• **WRITTEN PROBLEM**
In the records below, work out how many lines hold the word "More". Report the number alone.

• **ITEMS**
--*--
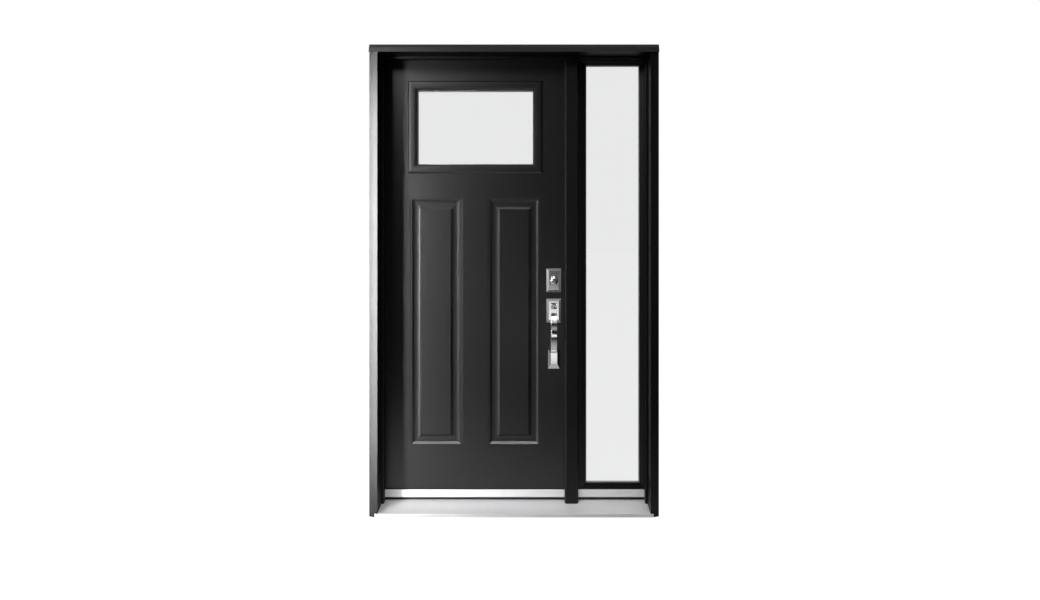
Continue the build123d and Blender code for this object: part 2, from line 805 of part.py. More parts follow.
--*--
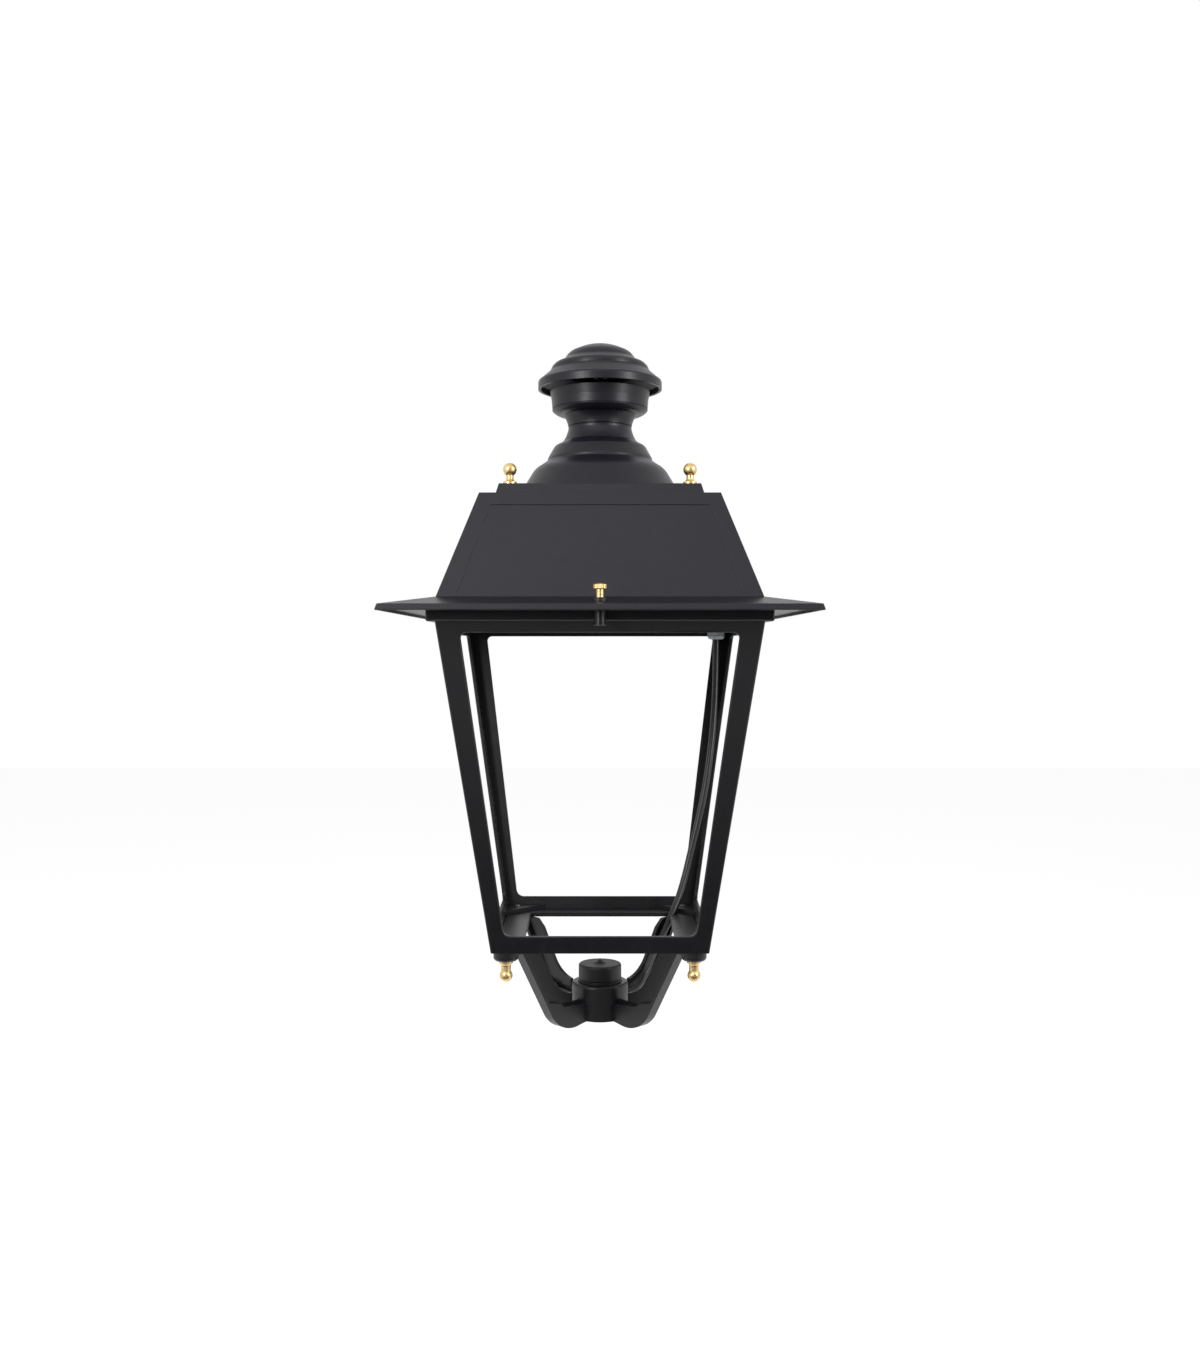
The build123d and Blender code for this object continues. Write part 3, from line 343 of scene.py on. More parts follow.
--*--
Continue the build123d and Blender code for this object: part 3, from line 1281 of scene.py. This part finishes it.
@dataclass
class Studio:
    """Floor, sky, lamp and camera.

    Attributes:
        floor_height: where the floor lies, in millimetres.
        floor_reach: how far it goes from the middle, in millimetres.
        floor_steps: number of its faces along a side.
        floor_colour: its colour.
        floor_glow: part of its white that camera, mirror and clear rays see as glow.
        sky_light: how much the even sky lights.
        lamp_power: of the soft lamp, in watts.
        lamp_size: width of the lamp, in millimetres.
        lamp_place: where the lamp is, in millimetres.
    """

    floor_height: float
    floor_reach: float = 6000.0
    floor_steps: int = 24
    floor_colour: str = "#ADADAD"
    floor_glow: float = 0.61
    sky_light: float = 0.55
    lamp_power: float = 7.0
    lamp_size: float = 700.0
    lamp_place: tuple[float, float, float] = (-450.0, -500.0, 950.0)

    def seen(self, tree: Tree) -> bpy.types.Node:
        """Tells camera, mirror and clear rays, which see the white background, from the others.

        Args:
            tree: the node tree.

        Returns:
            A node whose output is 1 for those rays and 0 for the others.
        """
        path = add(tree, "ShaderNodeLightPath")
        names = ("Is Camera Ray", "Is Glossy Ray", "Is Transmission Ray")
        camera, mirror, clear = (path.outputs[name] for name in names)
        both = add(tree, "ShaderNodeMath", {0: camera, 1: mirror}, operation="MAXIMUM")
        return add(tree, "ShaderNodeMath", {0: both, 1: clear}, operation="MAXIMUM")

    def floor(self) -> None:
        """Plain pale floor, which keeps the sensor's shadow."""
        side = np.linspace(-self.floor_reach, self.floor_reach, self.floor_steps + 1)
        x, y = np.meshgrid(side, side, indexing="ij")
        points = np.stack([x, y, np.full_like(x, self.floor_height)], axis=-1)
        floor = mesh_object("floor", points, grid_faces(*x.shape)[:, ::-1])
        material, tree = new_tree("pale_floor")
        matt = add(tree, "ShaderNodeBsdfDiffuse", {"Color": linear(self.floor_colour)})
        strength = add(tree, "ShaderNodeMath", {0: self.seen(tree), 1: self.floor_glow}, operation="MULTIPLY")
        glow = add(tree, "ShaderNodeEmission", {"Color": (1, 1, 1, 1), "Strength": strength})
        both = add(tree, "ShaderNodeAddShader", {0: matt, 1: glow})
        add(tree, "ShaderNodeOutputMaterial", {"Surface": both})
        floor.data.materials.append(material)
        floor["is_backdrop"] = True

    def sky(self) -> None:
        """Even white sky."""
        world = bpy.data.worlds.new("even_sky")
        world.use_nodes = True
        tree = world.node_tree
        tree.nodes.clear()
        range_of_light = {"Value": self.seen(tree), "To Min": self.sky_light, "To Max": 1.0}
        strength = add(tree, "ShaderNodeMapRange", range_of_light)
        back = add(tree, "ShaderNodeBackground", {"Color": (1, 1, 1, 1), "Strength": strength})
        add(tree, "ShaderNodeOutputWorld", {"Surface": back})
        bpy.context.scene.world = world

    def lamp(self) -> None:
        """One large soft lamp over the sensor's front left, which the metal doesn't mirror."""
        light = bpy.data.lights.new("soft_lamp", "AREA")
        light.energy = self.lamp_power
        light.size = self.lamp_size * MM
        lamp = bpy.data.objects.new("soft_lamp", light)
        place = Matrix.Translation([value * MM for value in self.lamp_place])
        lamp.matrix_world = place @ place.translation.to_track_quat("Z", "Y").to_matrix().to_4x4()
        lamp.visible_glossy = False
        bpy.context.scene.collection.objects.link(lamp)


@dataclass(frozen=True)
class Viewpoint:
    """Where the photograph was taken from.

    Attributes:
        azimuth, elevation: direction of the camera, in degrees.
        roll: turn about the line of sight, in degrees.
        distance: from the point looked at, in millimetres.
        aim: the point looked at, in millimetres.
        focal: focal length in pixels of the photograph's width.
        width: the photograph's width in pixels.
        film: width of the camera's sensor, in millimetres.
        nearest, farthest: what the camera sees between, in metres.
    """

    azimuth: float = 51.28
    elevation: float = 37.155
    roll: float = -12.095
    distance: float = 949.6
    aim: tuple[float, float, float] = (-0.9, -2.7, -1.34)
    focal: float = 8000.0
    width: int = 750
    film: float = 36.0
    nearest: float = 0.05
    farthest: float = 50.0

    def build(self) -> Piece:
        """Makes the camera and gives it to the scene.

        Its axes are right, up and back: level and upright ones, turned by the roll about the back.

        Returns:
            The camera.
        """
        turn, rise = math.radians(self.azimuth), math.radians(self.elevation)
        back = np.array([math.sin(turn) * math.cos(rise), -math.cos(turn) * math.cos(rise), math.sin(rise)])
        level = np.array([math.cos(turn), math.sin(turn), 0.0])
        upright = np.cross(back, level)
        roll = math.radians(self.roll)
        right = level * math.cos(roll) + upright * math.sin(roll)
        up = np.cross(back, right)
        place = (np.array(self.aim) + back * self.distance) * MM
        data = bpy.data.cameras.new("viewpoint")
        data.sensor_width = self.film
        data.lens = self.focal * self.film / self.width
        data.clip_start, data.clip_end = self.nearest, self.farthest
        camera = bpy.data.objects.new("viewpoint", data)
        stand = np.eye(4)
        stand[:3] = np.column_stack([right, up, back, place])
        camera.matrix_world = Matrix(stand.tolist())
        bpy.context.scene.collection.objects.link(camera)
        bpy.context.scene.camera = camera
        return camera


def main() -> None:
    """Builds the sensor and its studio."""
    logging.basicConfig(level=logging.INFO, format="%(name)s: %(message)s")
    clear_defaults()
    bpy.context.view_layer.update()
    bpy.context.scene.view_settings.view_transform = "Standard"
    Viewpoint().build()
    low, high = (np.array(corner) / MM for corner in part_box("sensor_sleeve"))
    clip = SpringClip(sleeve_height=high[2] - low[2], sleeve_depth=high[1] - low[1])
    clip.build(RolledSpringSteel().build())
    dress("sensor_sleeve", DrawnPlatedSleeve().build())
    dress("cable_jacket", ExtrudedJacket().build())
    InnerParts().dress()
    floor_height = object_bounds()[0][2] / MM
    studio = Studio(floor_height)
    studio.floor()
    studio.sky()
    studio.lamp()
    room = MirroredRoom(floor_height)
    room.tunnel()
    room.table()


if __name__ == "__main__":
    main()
--*--
• **EXERCISE RESULT**
2